Prof Jim Zachos of the Univeristy of California said that 55 million years ago volcanic activity caused around 4,500 gigatons of greenhouse gases to be released into the atmosphere over thousands of years. This caused the planet to warm by 6C (source)

The published estimates of the global CO2 emission rate for all degassing subaerial (on land) and submarine volcanoes lie in a range from 0.13 gigaton to 0.44 gigaton per year (Gerlach, 1991; Varekamp et al., 1992; Allard, 1992; Sano and Williams, 1996; Marty and Tolstikhin, 1998). The preferred global estimates of the authors of these studies range from about 0.15 to 0.26 gigaton per year.
However, all of these assume:

  1. That measurements of obvious CO2 release is an accurate indication of total CO2 release
  2. That oil is not part of the fossil carbon cycle (which means that all humans are doing is temporarily speeding that cycle up for a few decades).

As such the actual continued release of CO2 from subduction events could be many orders of magnitude larger than academics believe. Indeed, looking at the figure of “4500 gigatonnes over 1000 years”, if the natural release of carbon is 0.2gigatonnes for the last 20,000 years, then there has been 4000 gigatonnes of volcanic CO2.
which if Prof Jim Zachos is right it’s almost the same as the temperature rise at the end of the ice-age … (slaps head) … of course … this looks suspiciously like the old “CO2 rise MUST HAVE caused the end of the ice-age” turned on its head argument.
So let’s ignore what the “scientists” say on volcanic CO2 instead, the best summary comes (as always) from WUWT:

Another known unknown – volcanic outgassing of CO2

Here’s another, explaining how even obvious sources are being underestimated (but with no figures for actual amount):

Three Million Underwater Volcanoes Can’t be Wrong

This suggest that the estimates of total CO2 release from volcanoes is erupting with 0.1 in 1992, 0.2 around 2000 and latest estimates of 0.6gigatonnes. If the 50% from “inactive” volcanoes is an addition this suggests we are already at 1gigatonne or a 10x increase in 23 years. So it would not be surprising if in 23 years time we were being told volcanic activity was responsible for 10gigatonnes/year nor in 46 years if we then learnt it was closer to 100gigatonnes a year. Needless to say, this is far more than human emissions, although less than the total amount of CO2 from organic decay of plants.

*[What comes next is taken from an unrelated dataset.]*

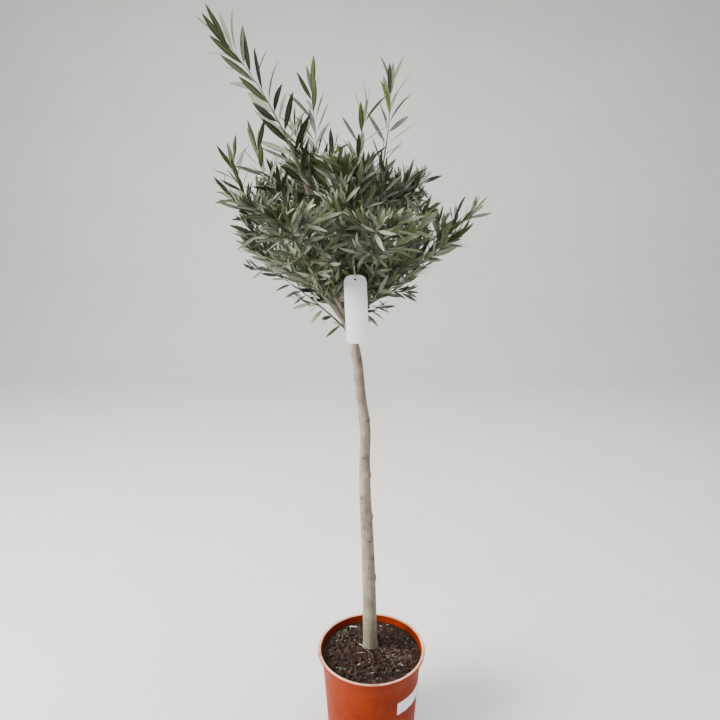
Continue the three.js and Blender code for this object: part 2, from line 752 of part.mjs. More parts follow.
function tieGeometry() {
  const path = tiePath();
  const slanted = new THREE.Vector3(1, 1, 1).normalize();
  const rings = Array.from({ length: TIE.steps }, (_, step) => {
    const share = step / TIE.steps;
    return ringAt(path.getPoint(share), path.getTangent(share), slanted, TIE.radius, TIE.sides);
  });
  return loft(rings, true);
}

// A sticker wrapped on the pot's wall, on the right of the front.
function labelGeometry() {
  const { bottom, top, startTurn, endTurn, thick } = LABEL;
  const inner = (z) => potWallRadius(z) + GAP;
  const shell = toSolid(lathe([
    [inner(bottom - 5), bottom - 5],
    [inner(bottom - 5) + thick, bottom - 5],
    [inner(top + 5) + thick, top + 5],
    [inner(top + 5), top + 5],
    [inner(bottom - 5), bottom - 5],
  ], POT.sides));
  const wedge = new THREE.Shape();
  const far = POT.lipRadius * 1.2;
  wedge.moveTo(0, 0);
  for (let step = 0; step <= 4; step += 1) {
    const angle = degToRad(lerp(startTurn, endTurn, step / 4) - 90);
    wedge.lineTo(Math.cos(angle) * far, Math.sin(angle) * far);
  }
  const slice = toSolid(new THREE.ExtrudeGeometry(wedge, {
    depth: top - bottom, bevelEnabled: false,
  }).translate(0, 0, bottom));
  return toGeometry(shell.intersect(slice));
}

// Materials and the finished tree

const FINISHES = {
  plastic: { color: 0xc4512c, roughness: 0.5 },
  soil: { color: 0x3a2b22, roughness: 0.95 },
  bark: { color: 0x8f8574, roughness: 0.85 },
  foliage: { color: 0x5a6548, roughness: 0.6 },
  tag: { color: 0xeef0f2, roughness: 0.5 },
  string: { color: 0xd8d6cc, roughness: 0.7 },
};

function piece(name, geometry, finish) {
  const material = new THREE.MeshStandardMaterial({ ...FINISHES[finish], metalness: 0 });
  const mesh = new THREE.Mesh(geometry, material);
  mesh.name = name;
  return mesh;
}

function oliveTree() {
  const tree = new THREE.Group();
  const shoots = leadingShoots();
  const space = new CrownSpace(shoots);
  tree.add(piece('pot', potGeometry(), 'plastic'));
  tree.add(piece('soil', soilGeometry(), 'soil'));
  tree.add(piece('trunk', toGeometry(trunkSolid()), 'bark'));
  for (const shoot of shoots.values()) {
    if (shoot.bough > 0) {
      tree.add(piece(`bough_${shoot.name}`, toGeometry(boughSolid(shoot, shoots)), 'bark'));
    }
    tree.add(piece(`foliage_${shoot.name}`, toGeometry(massSolid(shoot, space)), 'foliage'));
  }
  tree.add(piece('hang_tag', tagGeometry(), 'tag'));
  tree.add(piece('tag_tie', tieGeometry(), 'string'));
  tree.add(piece('pot_label', labelGeometry(), 'tag'));
  return tree;
}

export default oliveTree();
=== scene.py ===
"""Looks of a young olive tree in a round nursery pot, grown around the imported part.

Everything is in metres, in the part's own frame: +Z up, and the front of the tree faces -Y.
"""

from __future__ import annotations

import json
import logging
import math
from dataclasses import dataclass
from enum import Enum
from typing import Any, Iterable, Sequence

import bpy
import numpy as np
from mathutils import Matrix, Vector, noise

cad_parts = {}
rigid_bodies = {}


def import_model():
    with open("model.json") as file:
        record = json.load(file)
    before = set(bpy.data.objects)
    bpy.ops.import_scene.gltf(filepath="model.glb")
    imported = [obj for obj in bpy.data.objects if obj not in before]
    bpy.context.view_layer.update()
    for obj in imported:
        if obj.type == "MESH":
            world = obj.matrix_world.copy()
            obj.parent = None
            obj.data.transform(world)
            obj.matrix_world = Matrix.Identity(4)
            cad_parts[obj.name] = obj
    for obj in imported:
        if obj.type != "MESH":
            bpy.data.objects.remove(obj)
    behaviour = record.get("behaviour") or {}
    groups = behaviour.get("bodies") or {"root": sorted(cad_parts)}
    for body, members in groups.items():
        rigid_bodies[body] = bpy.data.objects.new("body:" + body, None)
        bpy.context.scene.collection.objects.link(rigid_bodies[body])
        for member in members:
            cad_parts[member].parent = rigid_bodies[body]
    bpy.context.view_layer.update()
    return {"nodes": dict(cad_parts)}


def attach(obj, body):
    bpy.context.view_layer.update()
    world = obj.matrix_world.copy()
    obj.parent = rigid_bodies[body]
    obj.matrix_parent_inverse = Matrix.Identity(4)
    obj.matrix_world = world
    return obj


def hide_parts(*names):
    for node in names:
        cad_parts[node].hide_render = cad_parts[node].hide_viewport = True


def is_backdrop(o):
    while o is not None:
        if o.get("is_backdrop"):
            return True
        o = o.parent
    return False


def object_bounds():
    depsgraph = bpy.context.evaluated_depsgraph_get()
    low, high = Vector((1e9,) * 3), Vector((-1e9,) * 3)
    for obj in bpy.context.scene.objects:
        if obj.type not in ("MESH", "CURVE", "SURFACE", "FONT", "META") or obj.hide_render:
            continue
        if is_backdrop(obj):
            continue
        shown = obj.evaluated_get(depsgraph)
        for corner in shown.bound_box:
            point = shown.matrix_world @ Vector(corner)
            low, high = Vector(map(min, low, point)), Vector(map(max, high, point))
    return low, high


LOG = logging.getLogger("olive_tree")
BODY = "root"
UP = np.array([0.0, 0.0, 1.0])
Colour = tuple[float, float, float]
Point = tuple[float, float, float]
Spot = tuple[float, float]
Pair = tuple[float, float]
Array = np.ndarray
Socket = bpy.types.NodeSocket
Outputs = bpy.types.bpy_prop_collection
Piece = bpy.types.Object

# How much finer and weaker each layer of noise is than the one before.
FINER = 2.1
WEAKER = 0.5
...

(But what it really shows is that academics have no idea how much CO2 comes from natural volcanic sources)

Conclusion

Looking at the dates, the researchers have dates up to 60-80,000 years. These will be less reliable, but they are suggesting that all dates over 30,000 years are at odds. To me this sounds like a change in production in C14 rather than a “C14 event”. And there are obviously two possible explanations: that C14 was higher in the past, or that C14 is currently lower. So, either more C14 was being produced in the past for some reason. Or we are currently experiencing a period when less C14 is being produced (or C14 is being diluted).
With the last ice-age ending some 22,000 years ago, it seems to me that the two may well be related. This in turns suggests that ice-age may in some way be a result of something that also affects the C14 level. The two obvious choice (for me) are a reduction in cosmic rays or an increase in magnetic field and earth’s shielding – or a change in solar activity which in turn affects the earth’s shielding. Or a change in volcanic activity – so that C14 is now diluted in the atmosphere due to the release of fossil carbon.